Set exercise ▸
Each line of the material must be returned exactly.

Collected data ▸
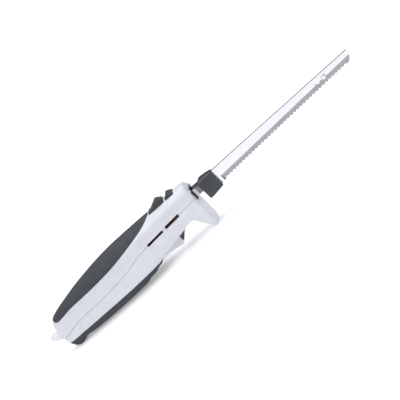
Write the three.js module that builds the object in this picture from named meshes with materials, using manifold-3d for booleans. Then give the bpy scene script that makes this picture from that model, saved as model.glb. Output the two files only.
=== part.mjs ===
// An electric knife with two reciprocating saw blades, 429 mm long, as an assembly of separate pieces.
// Millimetres. +X runs forward along the blades, +Z is up, +Y is the knife's left side.
// The floor is z = 0: the knife stands on its heel foot and on the tip of its finger guard.
import * as THREE from "three";
import { mergeVertices } from "three/addons/utils/BufferGeometryUtils.js";
import Module from "manifold-3d";

const wasm = await Module();
wasm.setup();

// ---------- driving dimensions ----------
const TAIL = -215; // rear end of the handle
const NOSE = -4.5; // flat front of the handle
const BLADE_TIP = 214.5;
const GAP = 0.3; // clearance between pieces that touch
const GRIP_SKIN = 1.6; // thickness of the soft grips
const WALL = 3.6; // skin to hollow of the shells
const MOTOR_Z = 26.5; // height of the motor's axis
const GEAR_X = -68; // the drive gear turns about an axis along Y
const GEAR_Z = 40.5;
const THROW = 3; // eccentric throw, half of each blade's stroke
const BLADE_THICK = 1.2;
const CORD_RADIUS = 3.1;

// ---------- materials ----------
function material(color, roughness, metalness = 0) {
  return new THREE.MeshStandardMaterial({ color, roughness, metalness });
}
const white = material(0xe4e6ee, 0.35);
const slate = material(0x40484e, 0.6);
const darkPlastic = material(0x2b2f33, 0.5);
const brown = material(0x6b3f22, 0.6);
const steel = material(0xc6cacd, 0.25, 1);
const iron = material(0x6d7073, 0.5, 0.9);
const copper = material(0xb4622d, 0.35, 1);
const brass = material(0xc9a24a, 0.3, 1);
const carbon = material(0x1d1d1f, 0.8);

// ---------- the group ----------
const group = new THREE.Group();
group.name = "uncapping_knife";

function piece(name, geometry, look) {
  const mesh = new THREE.Mesh(geometry, look);
  mesh.name = name;
  group.add(mesh);
  return mesh;
}

// ---------- solids ----------
function solid(geometry) {
  const bare = geometry.clone();
  bare.deleteAttribute("normal");
  bare.deleteAttribute("uv");
  const merged = mergeVertices(bare, 1e-4);
  const mesh = new wasm.Mesh({
    numProp: 3,
    vertProperties: new Float32Array(merged.attributes.position.array),
    triVerts: new Uint32Array(merged.index.array),
  });
  return new wasm.Manifold(mesh);
}

function geometryOf(body) {
  const mesh = body.getMesh();
  const geometry = new THREE.BufferGeometry();
  geometry.setAttribute("position", new THREE.BufferAttribute(new Float32Array(mesh.vertProperties), 3));
  geometry.setIndex(new THREE.BufferAttribute(new Uint32Array(mesh.triVerts), 1));
  geometry.computeVertexNormals();
  return geometry;
}

function join(...bodies) {
  return bodies.reduce((sum, body) => sum.add(body));
}

function cut(body, ...tools) {
  return tools.reduce((rest, tool) => rest.subtract(tool), body);
}

// The largest of a body's separate pieces: leaves off the slivers where two facetted skins graze.
function largest(body) {
  return body.decompose().reduce((best, part) => (part.volume() > best.volume() ? part : best));
}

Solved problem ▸
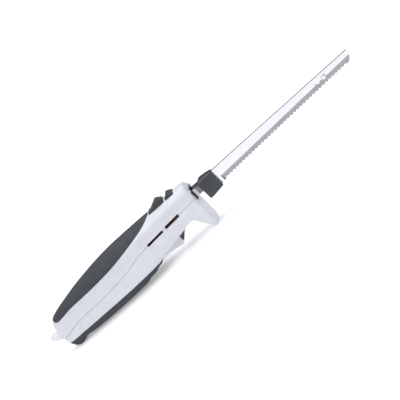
Write the three.js module that builds the object in this picture from named meshes with materials, using manifold-3d for booleans. Then give the bpy scene script that makes this picture from that model, saved as model.glb. Output the two files only.
=== part.mjs ===
// An electric knife with two reciprocating saw blades, 429 mm long, as an assembly of separate pieces.
// Millimetres. +X runs forward along the blades, +Z is up, +Y is the knife's left side.
// The floor is z = 0: the knife stands on its heel foot and on the tip of its finger guard.
import * as THREE from "three";
import { mergeVertices } from "three/addons/utils/BufferGeometryUtils.js";
import Module from "manifold-3d";

const wasm = await Module();
wasm.setup();

// ---------- driving dimensions ----------
const TAIL = -215; // rear end of the handle
const NOSE = -4.5; // flat front of the handle
const BLADE_TIP = 214.5;
const GAP = 0.3; // clearance between pieces that touch
const GRIP_SKIN = 1.6; // thickness of the soft grips
const WALL = 3.6; // skin to hollow of the shells
const MOTOR_Z = 26.5; // height of the motor's axis
const GEAR_X = -68; // the drive gear turns about an axis along Y
const GEAR_Z = 40.5;
const THROW = 3; // eccentric throw, half of each blade's stroke
const BLADE_THICK = 1.2;
const CORD_RADIUS = 3.1;

// ---------- materials ----------
function material(color, roughness, metalness = 0) {
  return new THREE.MeshStandardMaterial({ color, roughness, metalness });
}
const white = material(0xe4e6ee, 0.35);
const slate = material(0x40484e, 0.6);
const darkPlastic = material(0x2b2f33, 0.5);
const brown = material(0x6b3f22, 0.6);
const steel = material(0xc6cacd, 0.25, 1);
const iron = material(0x6d7073, 0.5, 0.9);
const copper = material(0xb4622d, 0.35, 1);
const brass = material(0xc9a24a, 0.3, 1);
const carbon = material(0x1d1d1f, 0.8);

// ---------- the group ----------
const group = new THREE.Group();
group.name = "uncapping_knife";

function piece(name, geometry, look) {
  const mesh = new THREE.Mesh(geometry, look);
  mesh.name = name;
  group.add(mesh);
  return mesh;
}

// ---------- solids ----------
function solid(geometry) {
  const bare = geometry.clone();
  bare.deleteAttribute("normal");
  bare.deleteAttribute("uv");
  const merged = mergeVertices(bare, 1e-4);
  const mesh = new wasm.Mesh({
    numProp: 3,
    vertProperties: new Float32Array(merged.attributes.position.array),
    triVerts: new Uint32Array(merged.index.array),
  });
  return new wasm.Manifold(mesh);
}

function geometryOf(body) {
  const mesh = body.getMesh();
  const geometry = new THREE.BufferGeometry();
  geometry.setAttribute("position", new THREE.BufferAttribute(new Float32Array(mesh.vertProperties), 3));
  geometry.setIndex(new THREE.BufferAttribute(new Uint32Array(mesh.triVerts), 1));
  geometry.computeVertexNormals();
  return geometry;
}

function join(...bodies) {
  return bodies.reduce((sum, body) => sum.add(body));
}

function cut(body, ...tools) {
  return tools.reduce((rest, tool) => rest.subtract(tool), body);
}

// The largest of a body's separate pieces: leaves off the slivers where two facetted skins graze.
function largest(body) {
  return body.decompose().reduce((best, part) => (part.volume() > best.volume() ? part : best));
}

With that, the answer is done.